• [DATA SEGMENT]:
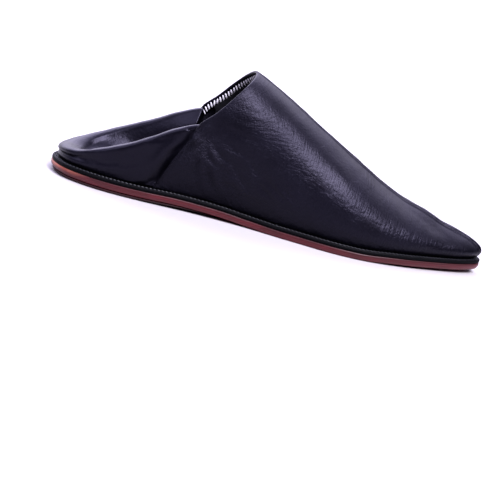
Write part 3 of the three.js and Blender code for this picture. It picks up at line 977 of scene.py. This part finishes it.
def fold_stops(feet, into):
    """Stops of every fold line at once: how far in from the foot, how far along the shoe, how high."""
    x = feet[:, 0]
    names = ("ridge", "roll", "tuck", "crease", "reach", "slide", "drop")
    ridge, half_roll, tuck, crease, reach, slide, drop = (column(FOLD, "x", n)(x) for n in names)
    half = WALL / 2
    base, top = foot_height(x) + QUARTER_LIFT, ridge - half
    shoulder = top - half_roll * 0.42
    dent = base + (shoulder - base) * 0.68

    def wall_in(height):
        return half + tuck * blend(height - base, 0, TUCK_HEIGHT) - stand_out(x, height - base)

    roll_in = wall_in(shoulder)
    edge_x = x + into[:, 0] * reach + slide
    edge_z = insole_top(edge_x) + half + drop
    flap_top = np.maximum(top - half_roll * 0.7, edge_z + (top - edge_z) * 0.3)
    none = np.zeros_like(x)
    stops = [
        (wall_in(base), none, base),
        (wall_in((base + dent) / 2), none, (base + dent) / 2),
        (wall_in(dent) + crease, none, dent),
        (roll_in, none, shoulder),
        (roll_in + half_roll * 0.32, none, top - half_roll * 0.12),
        (roll_in + half_roll, none, top),
        (roll_in + half_roll * 1.75, slide * 0.04, top - half_roll * 0.2),
        (np.maximum(roll_in + half_roll * 2.05, 0), slide * 0.12, flap_top),
        (reach, slide * 0.5, edge_z + (flap_top - edge_z) * 0.35),
        (reach, slide, edge_z),
    ]
    lines = [np.stack([x + into[:, 0] * i + on, feet[:, 1] + into[:, 1] * i, up], axis=1)
             for i, on, up in stops]
    return np.stack(lines, axis=1)


half_way = OUTLINE_POINTS // 2
along_side = np.flatnonzero(foot_line[:half_way, 0] <= QUARTER_FRONT)
order = np.concatenate([along_side[:0:-1], (OUTLINE_POINTS - along_side) % OUTLINE_POINTS])
fold_lines = through(fold_stops(foot_line[order], inward[order]), FOLD_STEPS)
ending = unit(fold_lines[:, -1] - fold_lines[:, -2])
extra = fold_lines[:, -1:] + ending[:, None] * EDGE_ROUND[None, :, None]
quarter_grid = np.concatenate([fold_lines, extra], axis=1)
print("quarter grid", quarter_grid.shape[:2])


# %% [markdown]
# The quarter follows the vamp down the side seam in a valley. Its lip is pressed down on the near
# side of the heel, with a small pit beside it, and the wall swells over the welt at the back.

# %% Quarter mesh
FOLD_CREASES = table("x0 z0 x1 z1 bow width depth", """
60 41 70 45   1.0 1.3 0.30
70 34 79 44   1.6 1.8 0.26
76 24 80 38   1.2 1.5 0.40
30 18 46 24   1.4 1.8 0.30
44 20 62 31   1.8 2.2 0.35""")

VALLEY_DEPTH = 2.2
VALLEY_SHOULDER = 1.5
HEEL_ROLL = 0.9
HEEL_ROLL_HEIGHT = 12.5
PIT_PLACE = (21, -24, 21)
PIT_WIDTH = 5.5
PIT_DEPTH = 1.8
PRESS = 0.13

row = np.arange(quarter_grid.shape[1])
past_full = np.concatenate([np.zeros(len(row) - len(EDGE_ROUND)), EDGE_ROUND])
rounded = np.sqrt(np.maximum(1 - past_full ** 2, 0.01)) * WALL / 2
outer_wall = 1 - blend(row, 3.6 * FOLD_STEPS, 4.6 * FOLD_STEPS)
points, faces, half_thick, wall_part, feet = weld_grid(quarter_grid, rounded, outer_wall, row == 0)
normal = normals_of(points, faces)
widest = np.argmin(points[:, 1] + 100 * (np.abs(points[:, 2] - 20) > 2))
if normal[widest, 1] > 0:
    faces = faces[:, ::-1]
    normal = -normal

x, y, z = points.T
behind_seam = -from_side_seam(x, z)
beside = VALLEY_SHOULDER * bell(behind_seam - 7.5, 3.0) * (1 - blend(z, 36, 47))
valley = (beside - VALLEY_DEPTH * bell(behind_seam, 3.4)) * wall_part
pull = crease_depth(x, z, FOLD_CREASES) * wall_part * blend(np.abs(y), 8, 16)
drape = 0.22 * unevenness(points, 24, 7) + 0.08 * unevenness(points, 11, 8)
heel_roll = HEEL_ROLL * bell(z - HEEL_ROLL_HEIGHT, 2.2) * (1 - blend(x, 14, 36)) * wall_part
away = blend(z - foot_height(x), 0.5, 5)
points = points + normal * ((valley + pull + drape + heel_roll) * away)[:, None]

from_pit = np.linalg.norm(points - PIT_PLACE, axis=1)
points[:, 2] -= PIT_DEPTH * bell(from_pit, PIT_WIDTH) * (1 - wall_part)
press = PRESS * blend(-y, 3, 12) * blend(x, 3, 18) * (1 - blend(x, 24, 84))
points[:, 2] -= np.maximum(points[:, 2] - foot_height(x), 0) * press
quarter_points, quarter_faces = shell(points, faces, half_thick, half_thick, feet)
quarter = add_piece("quarter", quarter_points, quarter_faces, quarter_skin)
set_uv(quarter, throat_map(quarter_points))


# %% [markdown]
# ## Outsole, welt, insole and lift
#
# The sole is cut from flat stock with a knife, then its edges are rubbed round. A plate is a stack of
# rings with a skin of strips over and under. The welt is a hoop with an open middle.

# %% Plates and hoops
SHARP_EDGE = 50
CAP_STRIPS = 14


def plate(rings, dish):
    """Rings from the top's edge to the bottom's, closed by a slightly dished top and a flat bottom."""
    count = len(rings[0])
    points = [np.concatenate(rings)]
    ids = np.arange(len(rings) * count).reshape(len(rings), count)
    faces = [grid_faces(np.concatenate([ids, ids[:, :1]], axis=1))]
    half = count // 2
    for level, depth in ((rings[0], dish), (rings[-1], 0.0)):
        near, far = level[:half + 1], level[(count - np.arange(half + 1)) % count]
        t = np.linspace(0, 1, CAP_STRIPS + 1)[None, :, None]
        cap = near[:, None] * (1 - t) + far[:, None] * t
        cap[..., 2] -= depth * (1 - (2 * t[..., 0] - 1) ** 2) * blend(np.abs(far - near)[:, 1:2], 4, 30)
        start = sum(len(p) for p in points)
        points.append(cap.reshape(-1, 3))
        faces.append(grid_faces(start + np.arange(cap.shape[0] * cap.shape[1]).reshape(cap.shape[:2])))
        if level is rings[-1]:
            faces[-1] = faces[-1][:, ::-1]
    return np.concatenate(points), np.concatenate(faces)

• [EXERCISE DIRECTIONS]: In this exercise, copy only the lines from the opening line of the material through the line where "return half +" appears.

• [REPLY]:
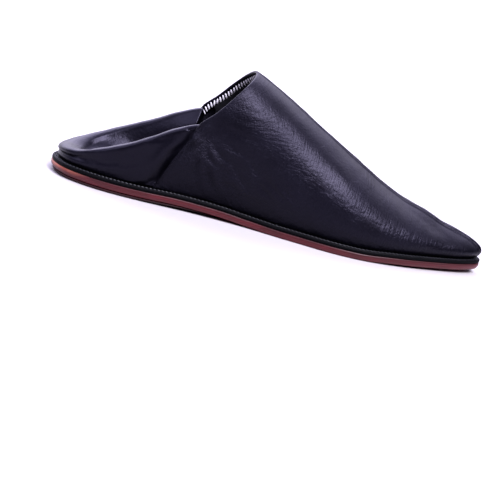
Write part 3 of the three.js and Blender code for this picture. It picks up at line 977 of scene.py. This part finishes it.
def fold_stops(feet, into):
    """Stops of every fold line at once: how far in from the foot, how far along the shoe, how high."""
    x = feet[:, 0]
    names = ("ridge", "roll", "tuck", "crease", "reach", "slide", "drop")
    ridge, half_roll, tuck, crease, reach, slide, drop = (column(FOLD, "x", n)(x) for n in names)
    half = WALL / 2
    base, top = foot_height(x) + QUARTER_LIFT, ridge - half
    shoulder = top - half_roll * 0.42
    dent = base + (shoulder - base) * 0.68

    def wall_in(height):
        return half + tuck * blend(height - base, 0, TUCK_HEIGHT) - stand_out(x, height - base)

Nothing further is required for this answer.